— BEGIN Records for processing —

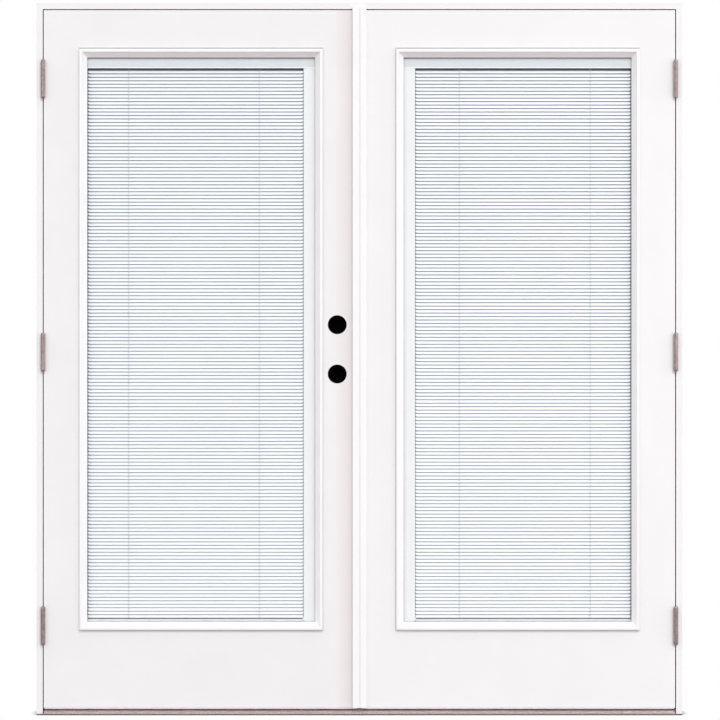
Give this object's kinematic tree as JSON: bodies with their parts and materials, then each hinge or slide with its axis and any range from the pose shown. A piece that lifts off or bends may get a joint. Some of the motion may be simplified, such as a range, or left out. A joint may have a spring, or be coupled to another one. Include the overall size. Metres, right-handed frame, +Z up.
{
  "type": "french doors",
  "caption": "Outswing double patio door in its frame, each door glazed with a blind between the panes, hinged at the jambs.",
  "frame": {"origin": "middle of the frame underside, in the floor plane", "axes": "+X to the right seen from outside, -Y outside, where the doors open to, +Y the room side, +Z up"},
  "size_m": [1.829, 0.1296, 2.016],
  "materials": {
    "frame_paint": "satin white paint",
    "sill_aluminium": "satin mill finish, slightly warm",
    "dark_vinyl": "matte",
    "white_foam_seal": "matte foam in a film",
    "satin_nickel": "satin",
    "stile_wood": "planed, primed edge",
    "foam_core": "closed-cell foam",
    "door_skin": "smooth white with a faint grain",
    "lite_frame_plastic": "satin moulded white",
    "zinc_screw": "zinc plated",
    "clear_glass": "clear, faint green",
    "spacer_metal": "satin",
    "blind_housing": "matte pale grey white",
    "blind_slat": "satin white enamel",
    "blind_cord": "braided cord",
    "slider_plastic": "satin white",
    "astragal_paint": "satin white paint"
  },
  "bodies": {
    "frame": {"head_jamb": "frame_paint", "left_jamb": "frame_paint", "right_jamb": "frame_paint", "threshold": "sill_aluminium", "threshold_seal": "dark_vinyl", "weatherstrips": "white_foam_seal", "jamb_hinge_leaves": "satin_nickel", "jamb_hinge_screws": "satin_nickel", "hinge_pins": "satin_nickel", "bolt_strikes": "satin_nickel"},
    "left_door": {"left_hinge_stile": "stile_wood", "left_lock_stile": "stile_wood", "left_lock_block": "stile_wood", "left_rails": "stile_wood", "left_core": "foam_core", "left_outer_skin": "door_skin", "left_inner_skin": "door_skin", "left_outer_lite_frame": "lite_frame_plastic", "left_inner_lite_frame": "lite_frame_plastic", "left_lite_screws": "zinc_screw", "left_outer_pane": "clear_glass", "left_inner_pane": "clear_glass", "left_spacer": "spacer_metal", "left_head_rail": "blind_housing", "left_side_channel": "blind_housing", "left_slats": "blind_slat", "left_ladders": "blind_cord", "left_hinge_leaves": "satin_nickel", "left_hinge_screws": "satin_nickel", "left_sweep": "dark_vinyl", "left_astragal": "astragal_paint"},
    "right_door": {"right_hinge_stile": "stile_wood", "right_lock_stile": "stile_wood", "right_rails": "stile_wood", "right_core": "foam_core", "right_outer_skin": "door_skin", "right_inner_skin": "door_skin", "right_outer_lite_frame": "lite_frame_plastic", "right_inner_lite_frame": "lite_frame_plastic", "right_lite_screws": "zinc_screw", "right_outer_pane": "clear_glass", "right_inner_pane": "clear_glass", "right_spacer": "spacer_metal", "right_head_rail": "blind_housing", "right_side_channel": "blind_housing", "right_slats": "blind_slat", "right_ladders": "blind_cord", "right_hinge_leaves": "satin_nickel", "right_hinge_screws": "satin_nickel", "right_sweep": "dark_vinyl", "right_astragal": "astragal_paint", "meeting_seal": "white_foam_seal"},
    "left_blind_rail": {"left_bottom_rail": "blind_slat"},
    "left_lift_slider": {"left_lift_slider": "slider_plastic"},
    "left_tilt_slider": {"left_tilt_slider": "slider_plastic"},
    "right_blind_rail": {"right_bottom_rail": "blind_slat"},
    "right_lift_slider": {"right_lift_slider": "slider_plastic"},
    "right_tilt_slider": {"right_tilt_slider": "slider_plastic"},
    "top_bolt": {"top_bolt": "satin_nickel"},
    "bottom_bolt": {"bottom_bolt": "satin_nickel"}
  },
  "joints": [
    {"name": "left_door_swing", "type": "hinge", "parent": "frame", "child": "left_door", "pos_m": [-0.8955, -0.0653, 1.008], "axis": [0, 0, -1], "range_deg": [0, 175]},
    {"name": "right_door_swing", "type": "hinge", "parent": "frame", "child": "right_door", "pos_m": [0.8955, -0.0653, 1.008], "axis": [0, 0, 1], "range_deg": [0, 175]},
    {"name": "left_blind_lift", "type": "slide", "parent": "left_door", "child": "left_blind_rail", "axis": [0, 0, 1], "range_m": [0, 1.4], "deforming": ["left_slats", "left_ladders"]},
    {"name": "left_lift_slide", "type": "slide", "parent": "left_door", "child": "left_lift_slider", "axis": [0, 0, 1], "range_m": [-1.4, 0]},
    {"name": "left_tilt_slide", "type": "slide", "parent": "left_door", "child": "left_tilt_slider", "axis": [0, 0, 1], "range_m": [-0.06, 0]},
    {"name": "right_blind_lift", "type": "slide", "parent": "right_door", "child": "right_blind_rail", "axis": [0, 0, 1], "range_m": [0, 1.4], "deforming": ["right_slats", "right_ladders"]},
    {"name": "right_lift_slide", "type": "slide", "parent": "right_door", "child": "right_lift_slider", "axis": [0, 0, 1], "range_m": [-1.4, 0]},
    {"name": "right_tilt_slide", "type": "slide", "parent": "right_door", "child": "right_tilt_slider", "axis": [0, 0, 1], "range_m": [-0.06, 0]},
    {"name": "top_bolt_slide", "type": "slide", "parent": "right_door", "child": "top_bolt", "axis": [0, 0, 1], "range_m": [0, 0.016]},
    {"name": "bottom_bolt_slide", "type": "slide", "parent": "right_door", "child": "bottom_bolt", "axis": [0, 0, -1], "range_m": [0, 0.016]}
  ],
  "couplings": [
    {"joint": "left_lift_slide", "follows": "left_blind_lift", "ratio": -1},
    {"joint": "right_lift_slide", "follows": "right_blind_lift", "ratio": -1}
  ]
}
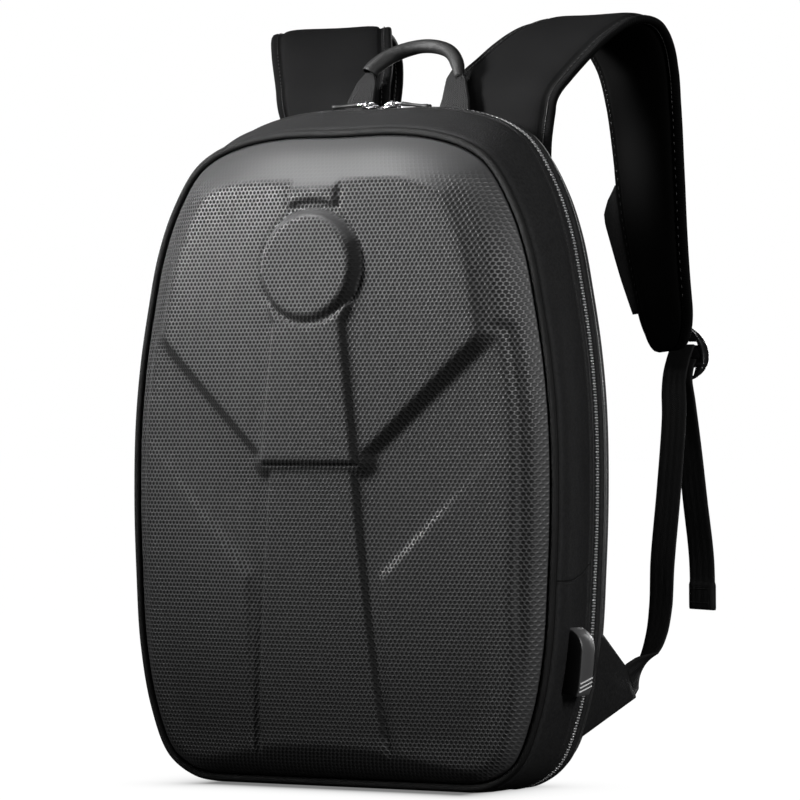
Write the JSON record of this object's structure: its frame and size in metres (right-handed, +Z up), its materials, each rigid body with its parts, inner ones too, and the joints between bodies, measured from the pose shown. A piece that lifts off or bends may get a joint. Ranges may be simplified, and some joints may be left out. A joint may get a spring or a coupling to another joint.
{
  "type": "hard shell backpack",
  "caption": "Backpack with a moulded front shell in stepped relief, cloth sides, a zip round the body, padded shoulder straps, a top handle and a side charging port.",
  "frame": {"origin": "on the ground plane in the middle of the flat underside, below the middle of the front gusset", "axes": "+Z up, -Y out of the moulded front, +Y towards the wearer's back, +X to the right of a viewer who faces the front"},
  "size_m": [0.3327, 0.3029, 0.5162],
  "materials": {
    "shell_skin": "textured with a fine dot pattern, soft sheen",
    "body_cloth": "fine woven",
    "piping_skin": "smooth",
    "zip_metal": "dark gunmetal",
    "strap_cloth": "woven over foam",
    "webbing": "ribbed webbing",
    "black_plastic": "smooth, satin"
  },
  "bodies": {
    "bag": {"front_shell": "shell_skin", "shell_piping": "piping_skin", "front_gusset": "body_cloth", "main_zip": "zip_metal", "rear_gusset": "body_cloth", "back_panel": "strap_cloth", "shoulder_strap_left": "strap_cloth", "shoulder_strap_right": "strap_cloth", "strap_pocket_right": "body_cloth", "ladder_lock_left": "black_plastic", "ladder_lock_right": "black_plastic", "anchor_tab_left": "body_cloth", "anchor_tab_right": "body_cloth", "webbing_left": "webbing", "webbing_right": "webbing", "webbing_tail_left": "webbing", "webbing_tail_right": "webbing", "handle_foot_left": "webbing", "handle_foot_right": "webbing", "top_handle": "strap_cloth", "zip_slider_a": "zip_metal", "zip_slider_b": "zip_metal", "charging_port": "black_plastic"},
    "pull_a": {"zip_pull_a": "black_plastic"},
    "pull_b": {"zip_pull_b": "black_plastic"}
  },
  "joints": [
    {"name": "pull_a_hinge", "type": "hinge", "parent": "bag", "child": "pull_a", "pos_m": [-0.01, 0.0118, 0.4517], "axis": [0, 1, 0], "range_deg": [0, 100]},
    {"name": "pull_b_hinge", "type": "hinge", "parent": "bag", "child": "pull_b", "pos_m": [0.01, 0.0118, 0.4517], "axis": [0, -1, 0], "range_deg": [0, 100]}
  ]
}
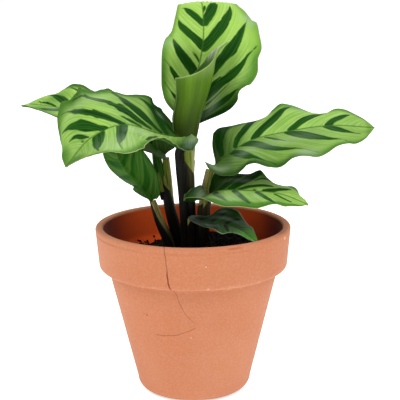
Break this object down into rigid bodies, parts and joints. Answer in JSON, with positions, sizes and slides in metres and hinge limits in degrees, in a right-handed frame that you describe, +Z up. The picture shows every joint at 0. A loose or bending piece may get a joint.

— END Records for processing —

For each line above that contains the word "pose", copy that line.

Give this object's kinematic tree as JSON: bodies with their parts and materials, then each hinge or slide with its axis and any range from the pose shown. A piece that lifts off or bends may get a joint. Some of the motion may be simplified, such as a range, or left out. A joint may have a spring, or be coupled to another one. Include the overall size. Metres, right-handed frame, +Z up.
Write the JSON record of this object's structure: its frame and size in metres (right-handed, +Z up), its materials, each rigid body with its parts, inner ones too, and the joints between bodies, measured from the pose shown. A piece that lifts off or bends may get a joint. Ranges may be simplified, and some joints may be left out. A joint may get a spring or a coupling to another joint.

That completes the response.